Are you ready to take the leap into growing your own fresh produce? You're in the right place! This guide will cover the basics of what you need to get started in the wonderful world of vegetable gardening.

 

vegetable garden for beginners

 

First Things First

Our very best advice for first time vegetable gardeners is this: start small and be consistent. Remember to start small and commit to spending at least 15 minutes in your garden every other day. Doing these two simply things will help you connect to the growing process and produce a bountiful harvest.

 

The 4 Key Elements to any Garden

 

Sunshine

The first thing to consider when planning your garden is the amount of sunshine it will receive.

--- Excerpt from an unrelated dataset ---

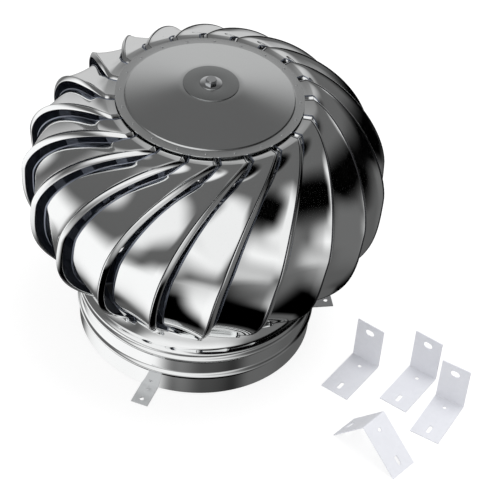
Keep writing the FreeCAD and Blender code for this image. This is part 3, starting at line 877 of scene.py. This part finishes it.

Vegetable plants require sunlight to grow, and the amount they need varies depending on the variety. The best strategy is to choose a spot that receives at least 8 hours of direct sunlight. But bear in mind that some vegetables can get by with as little as 4 hours. If you're unsure of how many hours of sunlight a spot gets, you can use the easy-to-use sunlight calculator to measure it.

 

Water

While Mother Nature is the best source of water, the weather may not always supply what your plants need. A supplemental watering source is necessary on those days. If you have a small garden, you can use a watering can. If your garden is larger, you'll need access to a water spigot and garden hose. Keep the soil moist for at least the first two weeks after transplanting and water in the morning. If the weather is hot or windy an evening watering may be necessary. As the plant matures, a morning watering should be sufficient.

 

Soil

The type of soil your plants grow in will affect how well they grow. You can grow directly in the ground, in a raised bed, or in a container. If growing in the ground, choose a spot that drains well and doesn't hold water. If it's mostly soil when you dig down 10 inches, the spot should work well. If the spot is mostly rocks, choose another location. If you don't want to do the work of finding the perfect garden space, go with a raised bed. If building over existing soil, add 4 inches of topsoil. If building over a hard surface, add 12 inches. To keep weeds from coming up, add a layer of cardboard before adding the topsoil. If growing in containers, choose larger containers and add potting soil for vegetables. Container gardening will require more water and twice as much fertilizer.

 

Fertilizer

Fertilizer is important to make sure your plants grow successfully. There are nutrients in the soil, but adding fertilizer means a bigger and better harvest! Choose a fertilizer supplement with NPK values of nitrogen, phosphorous, and potassium. Nitrogen helps the leaves grow, phosphorous helps the roots and fruit development, and potassium helps the overall performance of the plant. A simple choice is a 10-10-10 fertilizer.

 

There's nothing like the taste of freshly picked veggies. We promise that once you start growing your own food, you'll develop a passion for growing, eating, and sharing your vegetables. So keep the basic elements of sunshine, water, soil, and fertilizer covered, and you'll be on your way to a successful harvest.